Cette année-là, le Jardin moderne a cinq ans. Lieu de soutien à la création et à la diffusion musicale, les jeunes groupes y trouvent, à l’époque comme aujourd’hui, un refuge pour répéter et se produire. « C’est un lieu important car c’est le rendez-vous des groupes amateurs. Quand tu débutes, c’est précieux de pouvoir jouer dans des conditions professionnelles, avec l’accueil technique qui va avec. Ça fédère beaucoup, ça pousse à la réflexion sur sa position en tant que musicien. C’est un centre ressource aussi. Quand on est en cours de professionnalisation, on a besoin de ces lieux-là », témoigne Laetitia Shériff qui a fréquenté le Jardin Moderne dès son arrivée à Rennes au début des années 2000.

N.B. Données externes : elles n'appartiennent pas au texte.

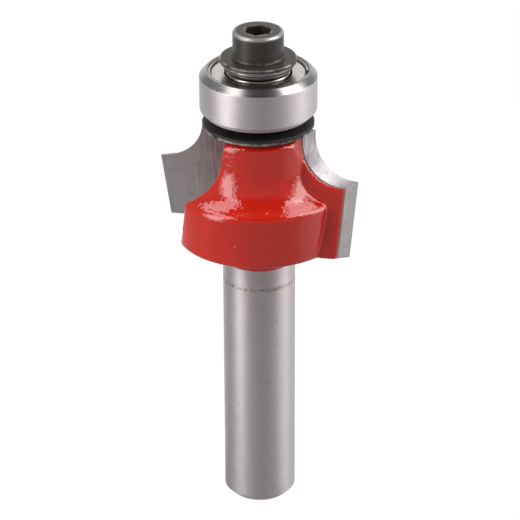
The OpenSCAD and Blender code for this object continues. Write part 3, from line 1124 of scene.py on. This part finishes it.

Pour célébrer ses cinq ans, le Jardin moderne invite des musiciens qui y répètent à créer une formation éphémère le temps d’un concert. Laetitia Shériff, Régis Boulard (Chien Vert, NO&RD, Sons of the Desert), Régis Gautier (Møller Plesset) et Stéphane Fromentin (Ruby Red Gun, Chien Vert, Yes Basketball, Ladylike Lily) sont les membres fondateurs de Trunks. Lié par l’amitié et l’enthousiasme autour du projet, le groupe ira bien plus loin que ce premier concert au Jardin moderne.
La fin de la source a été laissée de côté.